I can’t do it myself.
It would have to be a freak accident.
Like a lightning bolt.
It’s my mom. And my dad, but he has Dillon.
It’s my friends.
It’s how easily my actions could be misinterpreted and twisted to mean something besides I just wanted to stop.
It’s the fact that I’ve never seen crystal blue waters.
I’ve never lived on my own.
I’ve never have known comfort with a woman.
I would never be a father.
It’s doubt.
It’s knowing that I am the problem, and that there is a solution, temporary or not.
I’ve never performed for a group of strangers.
I’ve never made a movie.
Do I write a note, or not?
Because would say I was good, and I wasn’t, my actions would be cowardly and selfish.

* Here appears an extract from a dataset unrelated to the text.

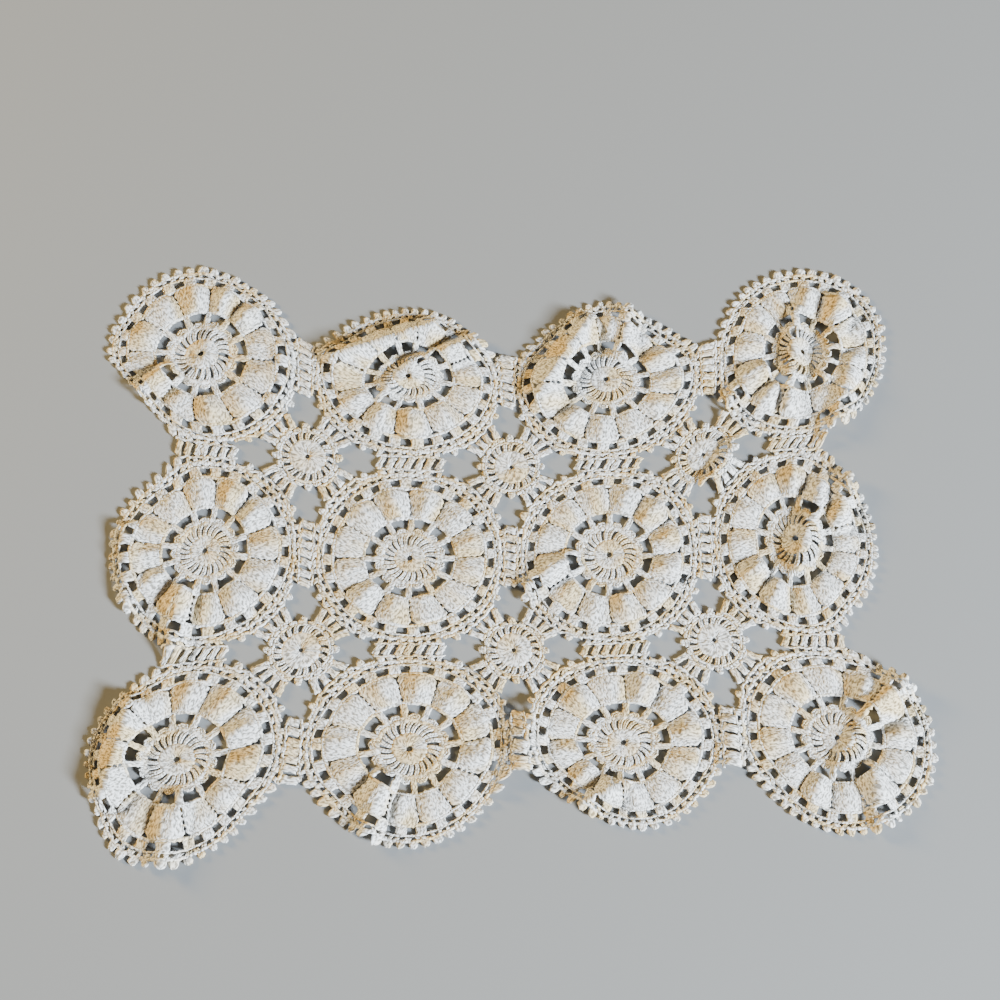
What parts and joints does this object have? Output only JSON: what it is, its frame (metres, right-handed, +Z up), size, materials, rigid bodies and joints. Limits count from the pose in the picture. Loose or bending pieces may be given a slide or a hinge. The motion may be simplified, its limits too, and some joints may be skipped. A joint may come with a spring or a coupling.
{
  "type": "lace doily",
  "caption": "Rectangular crochet lace doily of round petalled wheels joined edge to edge, with small rosettes between them, lying flat with ruffled petals and soft folds.",
  "frame": {"origin": "centre of the doily's bounding box, on the table it lies on", "axes": "+X along the rows of four wheels, +Y towards the back row, +Z up through the cloth"},
  "size_m": [0.4084, 0.3154, 0.0097],
  "materials": {
    "wheel_cotton": "matt unbleached cotton crochet",
    "rosette_cotton": "matt unbleached cotton crochet"
  },
  "bodies": {
    "root": {"wheel_0_0": "wheel_cotton", "wheel_0_1": "wheel_cotton", "wheel_0_2": "wheel_cotton", "wheel_0_3": "wheel_cotton", "wheel_1_0": "wheel_cotton", "wheel_1_1": "wheel_cotton", "wheel_1_2": "wheel_cotton", "wheel_1_3": "wheel_cotton", "wheel_2_0": "wheel_cotton", "wheel_2_1": "wheel_cotton", "wheel_2_2": "wheel_cotton", "wheel_2_3": "wheel_cotton", "rosette_0_0": "rosette_cotton", "rosette_0_1": "rosette_cotton", "rosette_0_2": "rosette_cotton", "rosette_1_0": "rosette_cotton", "rosette_1_1": "rosette_cotton", "rosette_1_2": "rosette_cotton"}
  },
  "joints": []
}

I can still laugh. Does anyone ever really follow through with this if they can still laugh?
Because I know I won’t.
Because I know I won’t.
I won’t.
Fuck. So why dwell on it?
Dwelling is a good word. I’m currently talking myself into this spot. Last night, my head hit the pillow and I started talking to myself.
You are a piece of shit, I said.
Get the fuck over it, I said.
You are a goddamn fucking baby, you are everything you hate, you are awful, I said.
People love you, I said.
Oh shut the fuck up, I now say.
Stop writing and go to bed. You are being. a fucking. baby. Sleep. Now.